3        Adanya wali.
4        Adanya saksi-saksi.

Tentang syarat-syarat dan Rukun Perkawinan, ada perbedaan pendapat para ulama:
Perkawinan harus (wajib) dilakukan dengan ijab dan Kabul yang dinamai akad nikah, ijab dari pihak wali atau wakilnya dan Kabul dari pihak laki-laki calon suami atau wakilnya. Menutur Hanafi boleh juga ijab dari pihak suami (wakilnya) dan Kabul dari pihak perempuan (walinya).jika perempuan itu telah balik lagi berakal dan boleh kebalikannya. Akad nikah harus dilakukan dalam suatu majelis dengan tak ada perantaraan antara ijab dan Kabul, serta didengar oleh kedua belah pihak dan dua orang saksi menurut hanafi, boleh lama perantaraan antara ijab Kabul asal dilaksanakan dalam majelis, tetapi tidak dihalanggi oleh suatu hal yang menunjukan, bahwa salah satu pihak telah berpaling dari maksud perkawinan.

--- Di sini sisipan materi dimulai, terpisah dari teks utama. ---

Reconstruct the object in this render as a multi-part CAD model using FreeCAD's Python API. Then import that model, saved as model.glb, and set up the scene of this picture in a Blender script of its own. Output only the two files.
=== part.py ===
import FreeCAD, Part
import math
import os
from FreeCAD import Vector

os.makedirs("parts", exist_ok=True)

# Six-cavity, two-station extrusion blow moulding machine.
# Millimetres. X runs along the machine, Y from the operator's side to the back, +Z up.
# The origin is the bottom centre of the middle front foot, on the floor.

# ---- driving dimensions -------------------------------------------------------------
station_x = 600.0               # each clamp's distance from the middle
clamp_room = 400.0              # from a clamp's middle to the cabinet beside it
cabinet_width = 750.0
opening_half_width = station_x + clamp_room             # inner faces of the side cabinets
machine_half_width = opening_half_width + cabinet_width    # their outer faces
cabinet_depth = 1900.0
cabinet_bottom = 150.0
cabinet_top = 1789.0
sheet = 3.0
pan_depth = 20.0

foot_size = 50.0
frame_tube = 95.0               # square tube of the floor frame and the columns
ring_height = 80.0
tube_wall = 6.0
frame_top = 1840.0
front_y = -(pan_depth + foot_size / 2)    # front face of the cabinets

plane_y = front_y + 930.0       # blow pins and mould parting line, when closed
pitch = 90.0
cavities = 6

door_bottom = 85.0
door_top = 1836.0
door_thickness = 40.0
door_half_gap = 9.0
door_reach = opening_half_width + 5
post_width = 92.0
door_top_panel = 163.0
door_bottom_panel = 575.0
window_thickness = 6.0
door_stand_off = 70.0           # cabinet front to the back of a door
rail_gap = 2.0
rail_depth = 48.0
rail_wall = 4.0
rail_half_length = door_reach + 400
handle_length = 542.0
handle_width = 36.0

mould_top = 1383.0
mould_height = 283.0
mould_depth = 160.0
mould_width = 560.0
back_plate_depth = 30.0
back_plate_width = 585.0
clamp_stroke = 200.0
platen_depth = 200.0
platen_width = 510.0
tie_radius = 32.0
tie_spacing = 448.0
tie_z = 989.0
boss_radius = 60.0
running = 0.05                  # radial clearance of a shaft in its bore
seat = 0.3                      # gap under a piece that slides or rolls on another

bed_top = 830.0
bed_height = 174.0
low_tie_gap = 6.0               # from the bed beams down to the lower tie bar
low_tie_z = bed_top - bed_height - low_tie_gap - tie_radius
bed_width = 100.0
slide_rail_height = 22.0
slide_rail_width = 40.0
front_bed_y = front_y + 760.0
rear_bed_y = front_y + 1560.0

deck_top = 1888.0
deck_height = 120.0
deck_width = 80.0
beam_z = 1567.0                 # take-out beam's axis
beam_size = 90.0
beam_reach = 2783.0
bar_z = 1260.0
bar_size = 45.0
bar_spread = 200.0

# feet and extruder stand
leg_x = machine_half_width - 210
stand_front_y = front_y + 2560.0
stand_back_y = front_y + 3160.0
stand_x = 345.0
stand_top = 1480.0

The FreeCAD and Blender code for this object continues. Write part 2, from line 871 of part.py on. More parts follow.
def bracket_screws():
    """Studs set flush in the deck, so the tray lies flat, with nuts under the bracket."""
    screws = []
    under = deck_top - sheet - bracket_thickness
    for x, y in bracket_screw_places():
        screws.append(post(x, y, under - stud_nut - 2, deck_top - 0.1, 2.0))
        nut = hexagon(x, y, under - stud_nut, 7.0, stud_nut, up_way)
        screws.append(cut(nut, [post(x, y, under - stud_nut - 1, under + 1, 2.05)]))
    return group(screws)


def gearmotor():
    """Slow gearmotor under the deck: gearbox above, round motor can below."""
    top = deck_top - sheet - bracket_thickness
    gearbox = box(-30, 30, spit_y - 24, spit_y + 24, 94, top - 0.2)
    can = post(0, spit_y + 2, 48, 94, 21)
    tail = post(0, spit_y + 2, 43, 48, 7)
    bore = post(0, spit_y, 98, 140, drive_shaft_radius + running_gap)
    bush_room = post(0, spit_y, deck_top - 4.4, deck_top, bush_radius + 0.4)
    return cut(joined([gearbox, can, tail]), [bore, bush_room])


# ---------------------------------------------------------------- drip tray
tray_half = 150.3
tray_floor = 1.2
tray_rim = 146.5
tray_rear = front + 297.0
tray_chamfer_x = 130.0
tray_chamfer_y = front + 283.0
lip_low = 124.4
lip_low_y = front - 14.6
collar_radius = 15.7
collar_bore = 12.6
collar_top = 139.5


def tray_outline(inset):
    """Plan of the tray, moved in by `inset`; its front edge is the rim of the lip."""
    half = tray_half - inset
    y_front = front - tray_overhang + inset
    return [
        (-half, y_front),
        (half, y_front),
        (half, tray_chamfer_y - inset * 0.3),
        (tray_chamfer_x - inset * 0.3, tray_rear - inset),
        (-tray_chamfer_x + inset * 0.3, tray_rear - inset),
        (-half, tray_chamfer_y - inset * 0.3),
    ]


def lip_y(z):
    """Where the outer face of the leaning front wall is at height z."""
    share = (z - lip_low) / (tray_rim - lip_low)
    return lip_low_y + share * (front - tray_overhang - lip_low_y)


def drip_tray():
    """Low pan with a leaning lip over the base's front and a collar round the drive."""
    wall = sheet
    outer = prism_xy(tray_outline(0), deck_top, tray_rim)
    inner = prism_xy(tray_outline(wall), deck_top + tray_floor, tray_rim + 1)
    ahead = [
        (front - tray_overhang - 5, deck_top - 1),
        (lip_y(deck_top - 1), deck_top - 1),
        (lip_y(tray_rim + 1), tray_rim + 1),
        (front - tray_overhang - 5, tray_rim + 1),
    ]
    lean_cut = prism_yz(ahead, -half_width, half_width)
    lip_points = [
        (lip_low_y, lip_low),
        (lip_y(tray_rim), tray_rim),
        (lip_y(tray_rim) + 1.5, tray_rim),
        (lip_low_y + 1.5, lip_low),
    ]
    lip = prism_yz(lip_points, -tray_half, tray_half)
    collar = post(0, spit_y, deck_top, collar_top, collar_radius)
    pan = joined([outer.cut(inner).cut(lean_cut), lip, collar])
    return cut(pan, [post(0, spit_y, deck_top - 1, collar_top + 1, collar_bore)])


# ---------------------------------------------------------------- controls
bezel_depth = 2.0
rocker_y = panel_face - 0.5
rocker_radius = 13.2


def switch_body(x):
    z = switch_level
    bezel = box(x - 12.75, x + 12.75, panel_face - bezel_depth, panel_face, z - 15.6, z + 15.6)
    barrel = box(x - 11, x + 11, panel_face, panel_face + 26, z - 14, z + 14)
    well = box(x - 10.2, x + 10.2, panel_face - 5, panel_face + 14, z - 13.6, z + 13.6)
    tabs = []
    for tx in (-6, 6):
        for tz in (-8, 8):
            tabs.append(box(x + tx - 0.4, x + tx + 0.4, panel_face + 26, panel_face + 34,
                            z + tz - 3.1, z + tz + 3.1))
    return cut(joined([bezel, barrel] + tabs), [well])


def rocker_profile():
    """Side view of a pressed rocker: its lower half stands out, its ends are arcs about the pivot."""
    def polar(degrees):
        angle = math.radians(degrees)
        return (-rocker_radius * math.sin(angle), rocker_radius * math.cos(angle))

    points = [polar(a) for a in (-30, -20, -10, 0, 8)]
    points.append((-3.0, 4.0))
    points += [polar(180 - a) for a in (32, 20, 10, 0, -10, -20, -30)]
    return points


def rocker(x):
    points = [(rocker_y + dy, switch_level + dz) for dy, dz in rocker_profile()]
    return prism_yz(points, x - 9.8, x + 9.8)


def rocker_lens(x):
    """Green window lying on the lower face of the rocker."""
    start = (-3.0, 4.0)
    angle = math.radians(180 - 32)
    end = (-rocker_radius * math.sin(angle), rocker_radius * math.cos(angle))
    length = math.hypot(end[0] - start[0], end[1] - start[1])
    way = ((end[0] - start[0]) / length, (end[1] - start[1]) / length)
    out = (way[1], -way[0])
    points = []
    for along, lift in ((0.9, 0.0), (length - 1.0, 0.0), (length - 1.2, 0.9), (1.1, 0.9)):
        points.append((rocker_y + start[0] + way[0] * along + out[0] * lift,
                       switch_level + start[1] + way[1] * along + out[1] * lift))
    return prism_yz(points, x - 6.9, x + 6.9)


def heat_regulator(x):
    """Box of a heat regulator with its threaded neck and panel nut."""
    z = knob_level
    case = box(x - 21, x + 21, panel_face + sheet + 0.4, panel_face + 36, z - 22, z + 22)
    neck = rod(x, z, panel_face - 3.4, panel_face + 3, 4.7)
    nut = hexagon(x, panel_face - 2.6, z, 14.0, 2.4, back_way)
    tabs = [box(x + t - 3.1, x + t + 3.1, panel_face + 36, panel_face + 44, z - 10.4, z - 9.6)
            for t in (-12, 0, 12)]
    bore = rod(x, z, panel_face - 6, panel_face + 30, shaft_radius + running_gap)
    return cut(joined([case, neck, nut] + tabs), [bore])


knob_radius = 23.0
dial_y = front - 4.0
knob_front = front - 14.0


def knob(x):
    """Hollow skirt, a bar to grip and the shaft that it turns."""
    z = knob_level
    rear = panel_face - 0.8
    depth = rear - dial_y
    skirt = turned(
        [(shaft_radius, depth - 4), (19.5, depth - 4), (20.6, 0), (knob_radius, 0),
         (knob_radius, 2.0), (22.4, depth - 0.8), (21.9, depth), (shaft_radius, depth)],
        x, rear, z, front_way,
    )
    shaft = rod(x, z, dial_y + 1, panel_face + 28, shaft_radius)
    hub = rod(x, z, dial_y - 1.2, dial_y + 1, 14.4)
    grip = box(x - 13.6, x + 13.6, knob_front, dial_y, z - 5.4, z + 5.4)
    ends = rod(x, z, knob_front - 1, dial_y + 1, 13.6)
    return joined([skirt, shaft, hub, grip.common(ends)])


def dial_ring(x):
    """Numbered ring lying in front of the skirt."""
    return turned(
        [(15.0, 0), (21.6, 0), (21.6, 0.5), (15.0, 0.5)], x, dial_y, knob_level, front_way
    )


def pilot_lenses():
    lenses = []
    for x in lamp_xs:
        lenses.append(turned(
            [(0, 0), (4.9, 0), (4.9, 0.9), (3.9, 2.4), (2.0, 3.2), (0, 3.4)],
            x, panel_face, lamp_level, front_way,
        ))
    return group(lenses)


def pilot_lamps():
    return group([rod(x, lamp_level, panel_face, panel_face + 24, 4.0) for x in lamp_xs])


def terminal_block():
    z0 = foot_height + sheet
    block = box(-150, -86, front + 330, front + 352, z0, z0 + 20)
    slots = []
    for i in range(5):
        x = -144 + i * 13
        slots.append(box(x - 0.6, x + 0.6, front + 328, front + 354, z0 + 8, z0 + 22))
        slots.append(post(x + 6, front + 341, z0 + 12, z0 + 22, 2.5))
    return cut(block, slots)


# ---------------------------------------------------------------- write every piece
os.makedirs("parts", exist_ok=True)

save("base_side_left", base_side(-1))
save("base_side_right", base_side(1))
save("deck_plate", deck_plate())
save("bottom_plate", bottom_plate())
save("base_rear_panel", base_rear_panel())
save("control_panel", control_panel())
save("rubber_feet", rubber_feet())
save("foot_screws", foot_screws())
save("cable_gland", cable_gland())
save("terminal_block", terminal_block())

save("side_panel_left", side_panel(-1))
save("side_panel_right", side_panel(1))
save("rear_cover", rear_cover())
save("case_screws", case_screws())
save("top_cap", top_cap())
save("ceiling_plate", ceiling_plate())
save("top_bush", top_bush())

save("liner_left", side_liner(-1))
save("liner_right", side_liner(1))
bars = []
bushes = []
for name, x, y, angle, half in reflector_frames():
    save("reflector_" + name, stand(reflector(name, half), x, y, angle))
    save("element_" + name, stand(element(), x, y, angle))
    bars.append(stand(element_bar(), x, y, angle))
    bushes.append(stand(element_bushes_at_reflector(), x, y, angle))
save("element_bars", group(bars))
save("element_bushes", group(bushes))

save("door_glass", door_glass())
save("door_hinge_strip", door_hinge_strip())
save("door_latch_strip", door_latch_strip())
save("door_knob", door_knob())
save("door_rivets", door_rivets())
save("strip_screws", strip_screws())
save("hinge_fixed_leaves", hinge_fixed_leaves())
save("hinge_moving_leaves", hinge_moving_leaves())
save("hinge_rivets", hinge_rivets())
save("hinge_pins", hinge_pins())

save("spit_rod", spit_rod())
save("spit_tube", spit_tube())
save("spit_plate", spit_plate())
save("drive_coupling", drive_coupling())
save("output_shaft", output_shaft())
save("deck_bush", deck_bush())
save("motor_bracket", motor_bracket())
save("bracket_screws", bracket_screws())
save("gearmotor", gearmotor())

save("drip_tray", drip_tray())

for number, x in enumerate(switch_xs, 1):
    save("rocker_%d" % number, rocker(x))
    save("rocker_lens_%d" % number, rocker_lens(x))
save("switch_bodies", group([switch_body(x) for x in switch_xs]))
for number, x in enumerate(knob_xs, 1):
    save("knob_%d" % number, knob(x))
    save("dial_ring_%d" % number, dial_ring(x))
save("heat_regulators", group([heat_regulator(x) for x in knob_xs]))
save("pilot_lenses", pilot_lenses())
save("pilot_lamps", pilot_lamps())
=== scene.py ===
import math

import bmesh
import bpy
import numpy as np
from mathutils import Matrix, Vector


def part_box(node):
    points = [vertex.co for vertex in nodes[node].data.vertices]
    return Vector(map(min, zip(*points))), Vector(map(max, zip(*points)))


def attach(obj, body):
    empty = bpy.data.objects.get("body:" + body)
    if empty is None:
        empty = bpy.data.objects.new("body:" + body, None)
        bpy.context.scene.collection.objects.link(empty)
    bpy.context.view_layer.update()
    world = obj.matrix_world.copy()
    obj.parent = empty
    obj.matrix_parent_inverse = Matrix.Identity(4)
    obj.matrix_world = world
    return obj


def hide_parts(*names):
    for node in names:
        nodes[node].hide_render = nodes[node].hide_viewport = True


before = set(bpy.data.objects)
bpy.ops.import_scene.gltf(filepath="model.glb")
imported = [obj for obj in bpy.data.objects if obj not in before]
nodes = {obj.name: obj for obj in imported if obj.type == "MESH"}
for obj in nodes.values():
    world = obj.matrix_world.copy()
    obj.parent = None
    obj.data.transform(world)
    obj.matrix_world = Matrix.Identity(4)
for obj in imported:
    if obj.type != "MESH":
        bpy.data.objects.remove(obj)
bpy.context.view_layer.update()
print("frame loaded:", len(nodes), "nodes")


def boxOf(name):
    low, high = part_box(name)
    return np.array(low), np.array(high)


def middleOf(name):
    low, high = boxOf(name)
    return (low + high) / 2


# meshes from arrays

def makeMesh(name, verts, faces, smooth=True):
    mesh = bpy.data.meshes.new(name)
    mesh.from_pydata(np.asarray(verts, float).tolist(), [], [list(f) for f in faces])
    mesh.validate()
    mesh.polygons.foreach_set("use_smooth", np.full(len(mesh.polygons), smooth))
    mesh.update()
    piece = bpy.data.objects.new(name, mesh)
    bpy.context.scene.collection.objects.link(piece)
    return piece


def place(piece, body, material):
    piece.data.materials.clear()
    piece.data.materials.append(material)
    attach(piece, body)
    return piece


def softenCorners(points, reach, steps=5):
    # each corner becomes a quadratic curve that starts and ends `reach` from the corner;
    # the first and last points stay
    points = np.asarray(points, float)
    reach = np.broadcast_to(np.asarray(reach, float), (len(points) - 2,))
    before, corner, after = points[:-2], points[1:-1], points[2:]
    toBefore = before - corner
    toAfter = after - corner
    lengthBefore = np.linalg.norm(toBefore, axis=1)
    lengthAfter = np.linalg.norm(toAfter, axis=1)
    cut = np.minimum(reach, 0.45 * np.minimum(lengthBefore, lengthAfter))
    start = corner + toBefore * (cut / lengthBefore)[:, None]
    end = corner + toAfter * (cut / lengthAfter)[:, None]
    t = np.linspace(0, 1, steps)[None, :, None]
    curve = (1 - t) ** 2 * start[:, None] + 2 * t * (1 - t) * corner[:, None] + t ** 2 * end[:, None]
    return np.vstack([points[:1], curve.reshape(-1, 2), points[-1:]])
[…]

Perbedaan antara syarat dan rukun perkawinan sebagian dari hakekat perkawinan, seperti laki-laki, perempuan, wali, akad nikah, semuanya itu adalah sebahagian dari hakekat perkawinan, dan tidak dapat terjadi suatu perkawinan kalau tidak ada misalnya laki-laki atau perempuan, maka yang demikian itu dinamai rukun perkawinan.
Adapun syarat adalah suatu yang mesti ada dalam perkawinan, tetapi tidak termaksud salah satu bagian dari pada hakekat perkawinan itu sendiri misalnya syarat wali itu laki-laki, baliq berakal salah satu dari rukun perkawinan adalah akad nikah (shiqhah). Maka perkawinan itu tidak sah kalau tidak dilakukan dengan ijab dan Kabul.
Menurut Imam Syafi’i ijab itu harus dari pihak perempuan (wali atau wakilnya) dan Kabul dari pihak laki-laki calon suami isteri.
Dengan demikian adanya maka dapatlah ditarik suatu kesimpulan baik yang dimaksud dengan perkawinan menurut hukum Islam yaitu suatu ikatan lahir dan bathin antara suami dan isteri dalam membentuk rumah tangga yang bahagia dan kekal dilakukan sebagaimana diatur dalam ketentuan-ketentuan atau syarat-syarat menurut hukum Islam.